=== Set exercise ===
Up to and including the line with "one mass, joined.", reproduce the listing below exactly, beginning at its first line.

···

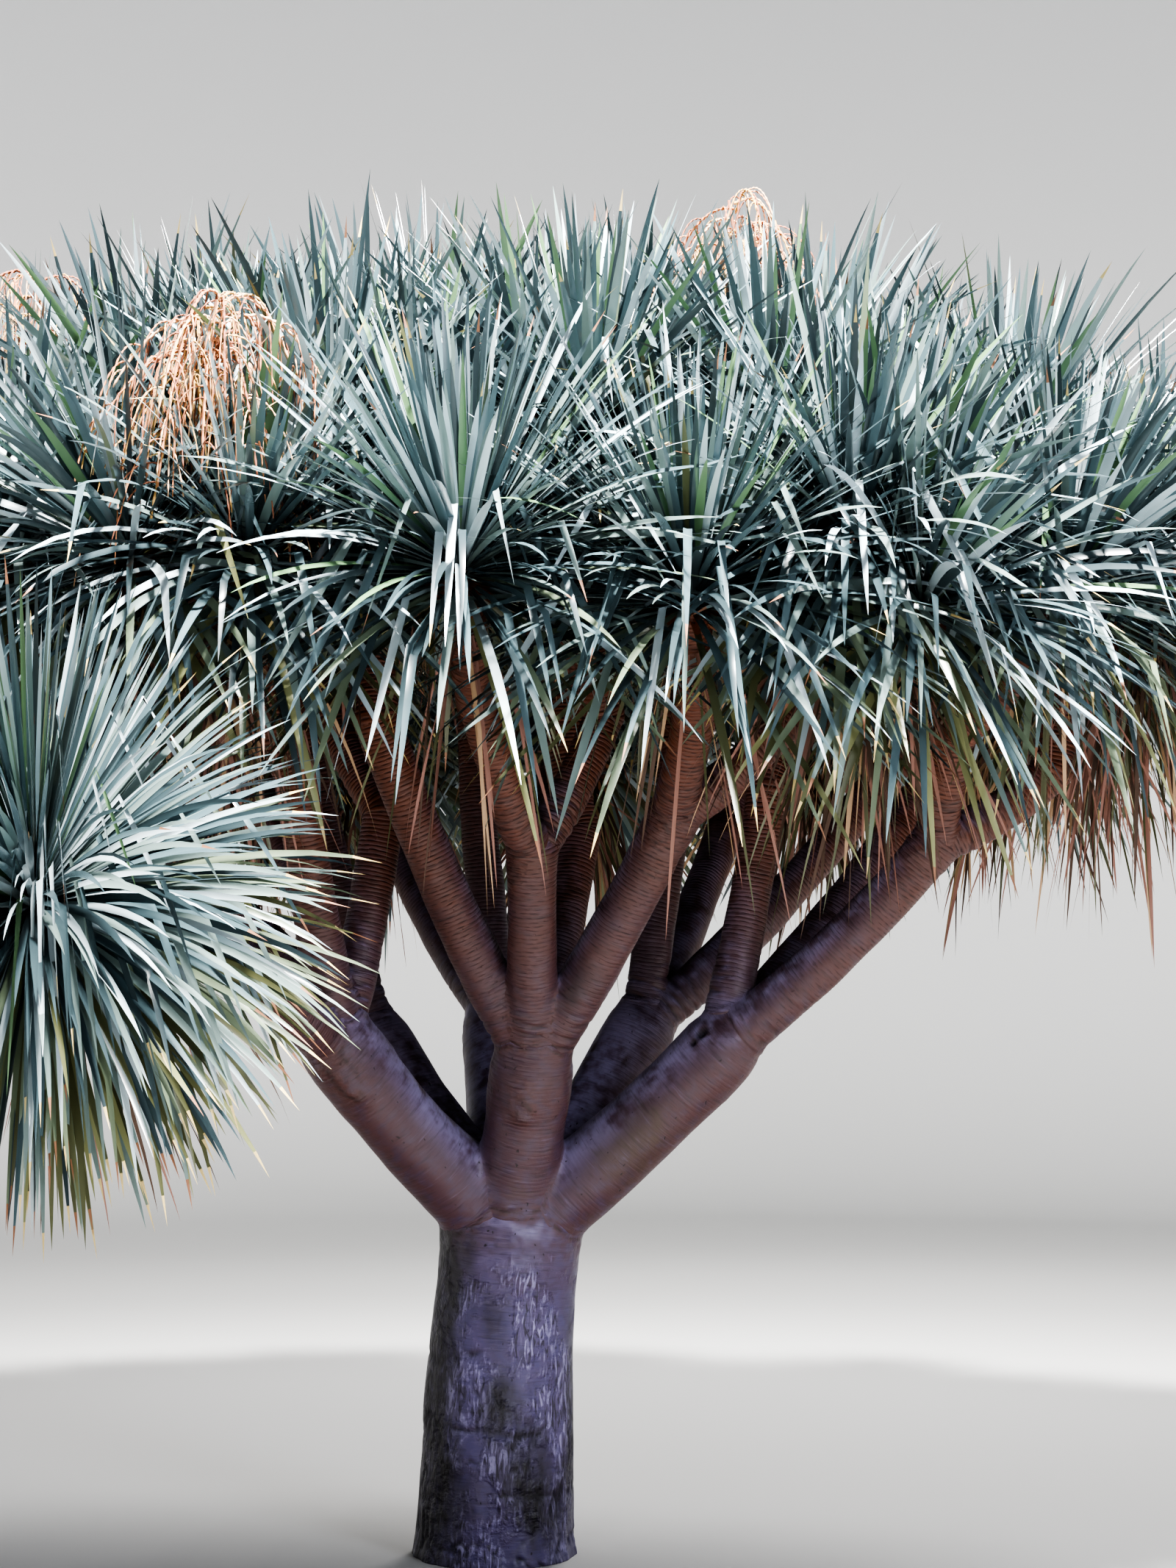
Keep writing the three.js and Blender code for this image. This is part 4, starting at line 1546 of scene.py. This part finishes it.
    def leaves(self, name: str, rosettes: Sequence[Rosette], seed: int) -> bpy.types.Object:
        """All leaves of one mass, joined.

        Args:
            name: The piece's name.
            rosettes: The mass's rosettes.
            seed: Picks the unevenness of its leaves.

        Returns:
            The piece.
        """
        chance = np.random.default_rng(seed)
        grown = [self.living(rosette, chance) for rosette in rosettes]
        grown += [self.blades(rosette, self.dead(rosette, chance)) for rosette in rosettes]
        grown += [self.blades(rosette, self.torn(rosette, chance)) for rosette in rosettes if rosette.stub]
        stations = np.concatenate([places for places, _ in grown])
        tints = np.concatenate([tints for _, tints in grown])
        count, corners_each, _ = stations.shape
        first = np.arange(count)[:, None, None] * corners_each
        sections = len(self.widths)
        quads = [
            (3 * k + side, 3 * k + side + 1, 3 * k + side + 4, 3 * k + side + 3)
            for k in range(sections - 1)
            for side in (0, 1)
        ]
        last = 3 * (sections - 1)
        points = [(last + side, last + side + 1, last + 3) for side in (0, 1)]
        faces = [face for kind in (quads, points) for face in (first + kind).reshape(-1, len(kind[0])).tolist()]
        dealt = np.concatenate([np.repeat(part, 2, axis=1).ravel() for part in (tints[:, :-1], tints[:, -1:])])
        materials = [tint.material() for tint in LeafTint]
        return mesh_piece(name, stations.reshape(-1, 3), faces, dealt, materials)

    def living(self, rosette: Rosette, chance: np.random.Generator) -> Pair:
        """The living leaves of one rosette, opening from its axis by the golden angle.

        Args:
            rosette: The rosette.
            chance: The mass's own chance.

        Returns:
            The corners of each leaf and the tint of each of its sections.
        """
        count = rosette.leaves
        index = np.arange(count)
        age = (index + 0.5) / count
        tilt = math.radians(self.opening) * age**rosette.closeness
        tilt = np.maximum(tilt + chance.normal(0, 0.06, count), 0.03)
        turn = index * GOLDEN_TURN + chance.uniform(-0.2, 0.2, count)
        length = rosette.length * (0.74 + 0.26 * ease(age, 0.0, 0.22)) * chance.uniform(0.86, 1.06, count)
        droop = self.droop * (0.35 + 0.75 * age * (1 + 0.6 * rosette.outer)) * chance.uniform(0.5, 1.5, count)
        kinked = self.kinked * (self.fixed_kinked if rosette.closeness == self.fixed_closeness else 1)
        kink = np.where((chance.random(count) < kinked) & (age > 0.12), chance.integers(3, 6, count), NEVER)
        twist = chance.normal(0, self.twist, count)
        width = rosette.width * chance.uniform(0.88, 1.1, count)
        heading = rosette.axis[2] * np.cos(tilt) + rosette.radial(turn)[:, 2] * np.sin(tilt)
        dull = np.clip(age + self.hanging_age * (1 - rosette.bare) * ease(-heading, 0.1, 0.8), 0, 1)
        tints = self.dealt(self.picked(dull, chance))
        tints[age > self.sheath_age, 0] = LeafTint.SHEATH.index
        dry = chance.random(count) < self.dry_share + 0.5 * ease(dull, 0.6, 1.0)
        straw = chance.random(dry.sum()) < self.straw_share
        tints[dry, -1] = np.where(straw, LeafTint.STRAW_TIP.index, LeafTint.BROWN_TIP.index)
        root = rosette.place + rosette.axis * (0.04 - 0.13 * age)[:, None]
        keep = chance.random(count) > rosette.bare * ease(-heading, 0.0, 0.6)
        return self.blades(rosette, Leaves(tilt, turn, length, width, droop, kink, twist, tints, root), keep)

    def picked(self, dull: Array, chance: np.random.Generator) -> Array:
        """Picks each leaf's green by how dull it has grown.

        Args:
            dull: How dull each leaf is, up to 1.
            chance: The mass's own chance.

        Returns:
            Which tint each leaf has.
        """
        paints = [tint.value for tint in GREENS]
        common, centre, spread = np.array([(paint.share, paint.age, paint.spread) for paint in paints]).T
        odds = common * np.exp(-(((dull[:, None] - centre) / spread) ** 2)) + 0.01
        odds = np.cumsum(odds / odds.sum(axis=1, keepdims=True), axis=1)
        pick = np.minimum((chance.random(len(dull))[:, None] > odds).sum(axis=1), len(GREENS) - 1)
        return np.array([tint.index for tint in GREENS])[pick]

    def dealt(self, tints: Array) -> Array:
        """Each leaf's tint for each of its sections."""
        return np.repeat(tints[:, None], len(self.widths), axis=1)

    def dead(self, rosette: Rosette, chance: np.random.Generator) -> Leaves:
        """The withered leaves that hang under one rosette."""
        count = round(rosette.leaves * (self.dead_share + self.skirt_share * rosette.outer))
        return Leaves(
            tilt=np.radians(chance.uniform(110, 165, count)),
            turn=chance.uniform(0, math.tau, count),
            length=rosette.length * chance.uniform(0.55, 1.0 + 0.1 * rosette.outer, count),
            width=rosette.width * chance.uniform(0.35, 0.65, count),
            droop=chance.uniform(1.2, 2.6, count),
            kink=np.where(chance.random(count) < 0.4, chance.integers(1, 4, count), NEVER),
            twist=chance.normal(0, 1.6, count),
            tints=self.dealt(chance.choice([tint.index for tint in WITHERED], count)),
            root=rosette.place - rosette.axis * chance.uniform(0.12, 0.2 + 0.2 * rosette.outer, count)[:, None],
        )

    def torn(self, rosette: Rosette, chance: np.random.Generator) -> Leaves:
        """The torn ends that an old flower stalk has left in a rosette's heart."""
        count = rosette.stub
        return Leaves(
            tilt=np.radians(chance.uniform(8, 60, count)),
            turn=chance.uniform(0, math.tau, count),
            length=chance.uniform(0.05, 0.12, count),
            width=rosette.width * chance.uniform(0.7, 1.4, count),
            droop=(droop := chance.uniform(0, 1.5, count)),
            kink=np.full(count, NEVER),
            twist=droop,
            tints=self.dealt(chance.choice([tint.index for tint in TORN], count)),
            root=np.repeat((rosette.place + rosette.axis * 0.1)[None], count, axis=0),
        )

    def blades(self, rosette: Rosette, leaves: Leaves, keep: Array | bool = True) -> Pair:
        """Lays the blades, shortens those that leave the crown's box and drops those that meet wood.

        Args:
            rosette: The rosette.
            leaves: Its leaves.
            keep: Whether each is still there.

        Returns:
            The corners of each leaf that is left and the tint of each of its sections.
        """
        for _ in range(self.shortenings):
            corners = self.lay(rosette, leaves)
            over = np.maximum(self.low - corners, corners - self.high).max(axis=(1, 2)) > 0
            if not over.any():
                break
            leaves.length = np.where(over, leaves.length * self.shortened, leaves.length)
        middles = corners[:, 7::3]
        few = np.linspace(0, 1, 5)
        near = [
            limb.samples(0.06)
            for limb in self.wood
            if np.linalg.norm(limb.arc.points(few) - rosette.place, axis=1).min() < self.wood_reach
        ]
        gap = gaps(middles.reshape(-1, 3), near).min(axis=0).reshape(middles.shape[:2])
        clear = (gap.min(axis=1) > self.wood_gap) & ~over & keep
        return corners[clear], leaves.tints[clear]

    def lay(self, rosette: Rosette, leaves: Leaves) -> Array:
        """The corners of the blades: three across at each station, one at the point."""
        sin, cos = np.sin(leaves.tilt)[:, None], np.cos(leaves.tilt)[:, None]
        radial = rosette.radial(leaves.turn)
        heading = rosette.axis * cos + radial * sin
        face = rosette.axis * sin - radial * cos
        place = leaves.root + radial * self.root_outset
        corners = []
        weights = 0.35 + np.array(self.shares[1:])
        weights /= weights.sum()
        for k, (wide, keel, step) in enumerate(zip(self.widths, self.keels, np.diff(self.shares))):
            across = np.cross(heading, face)
            half = (leaves.width * wide / 2)[:, None]
            raised = place + face * half * 2 * keel
            corners += [raised - across * half, place, raised + across * half]
            levelness = np.sqrt(np.clip(1 - heading[:, 2] ** 2, 0, 1))
            fall = (leaves.droop * weights[k] * levelness)[:, None]
            folded = (leaves.kink == k)[:, None]
            heading = unit(np.where(folded, heading * 0.6 - UP, heading - UP * fall))
            face = unit(face - heading * (face * heading).sum(axis=1, keepdims=True))
            bend = (leaves.twist * step)[:, None]
            face = unit(face + np.cross(heading, face) * np.tan(np.clip(bend, -1, 1)))
            place = place + heading * (leaves.length * step)[:, None]
        corners.append(place)
        return np.stack(corners, axis=1)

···

=== Solution for this exercise ===
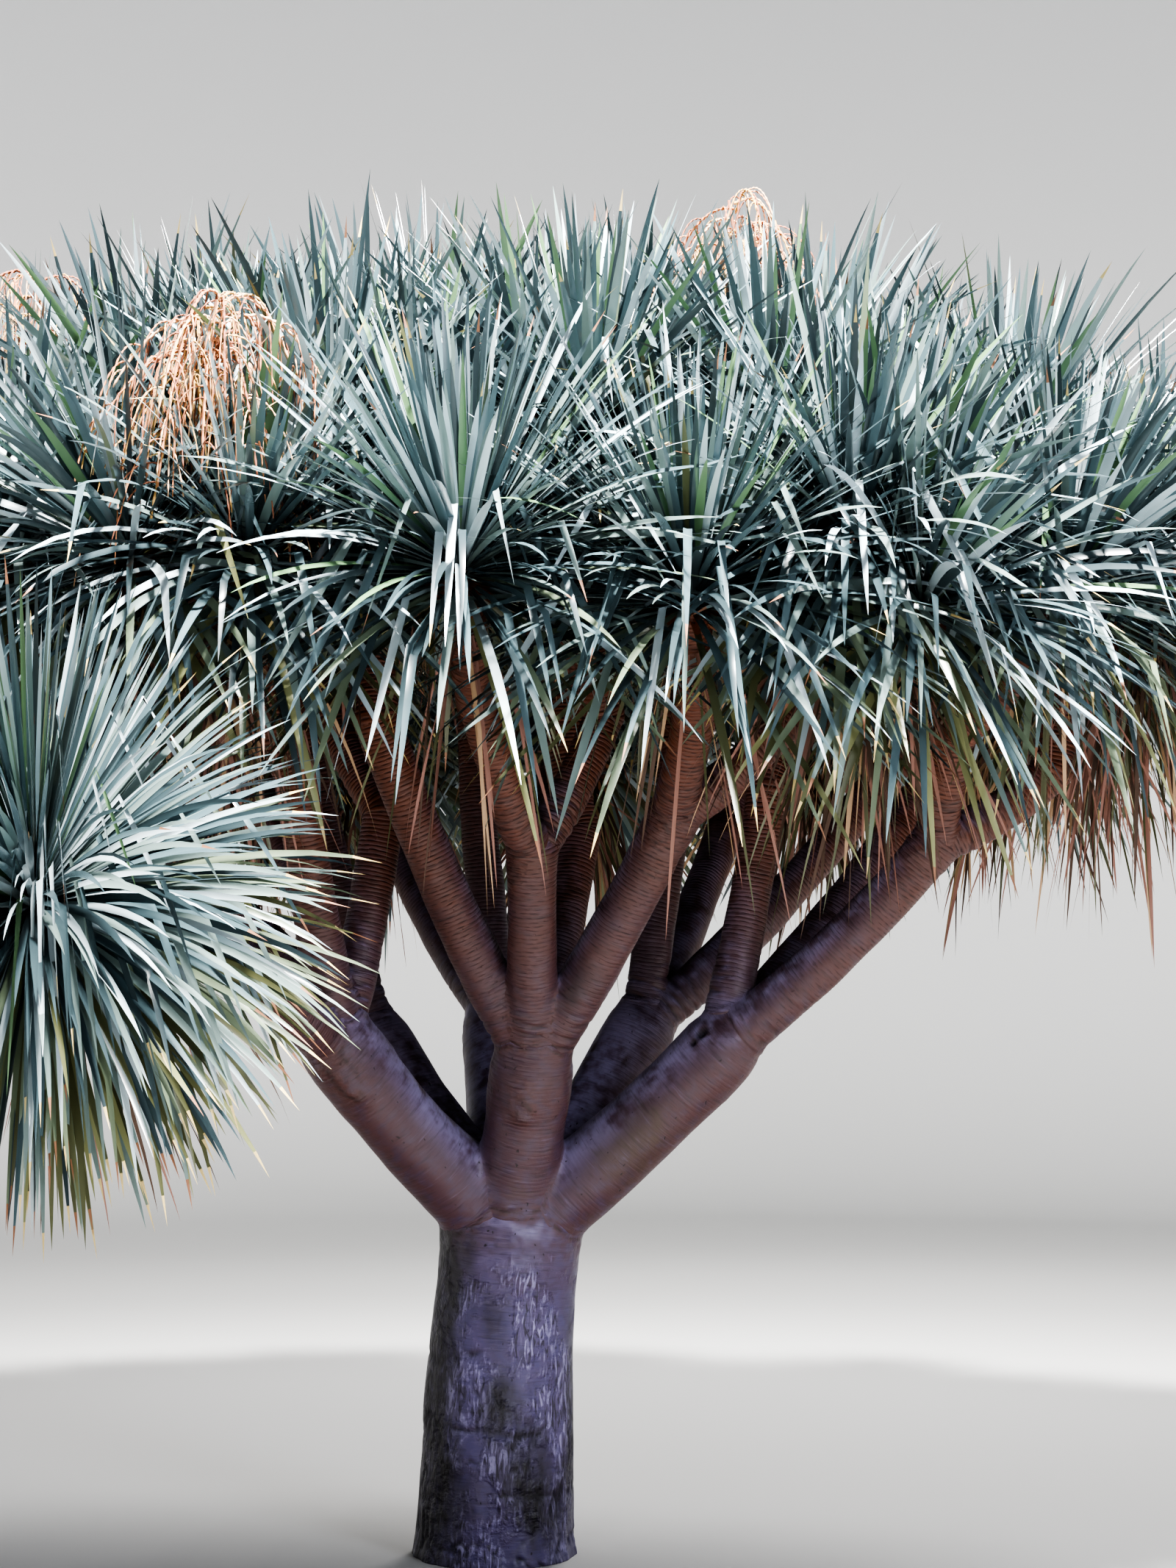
Keep writing the three.js and Blender code for this image. This is part 4, starting at line 1546 of scene.py. This part finishes it.
    def leaves(self, name: str, rosettes: Sequence[Rosette], seed: int) -> bpy.types.Object:
        """All leaves of one mass, joined.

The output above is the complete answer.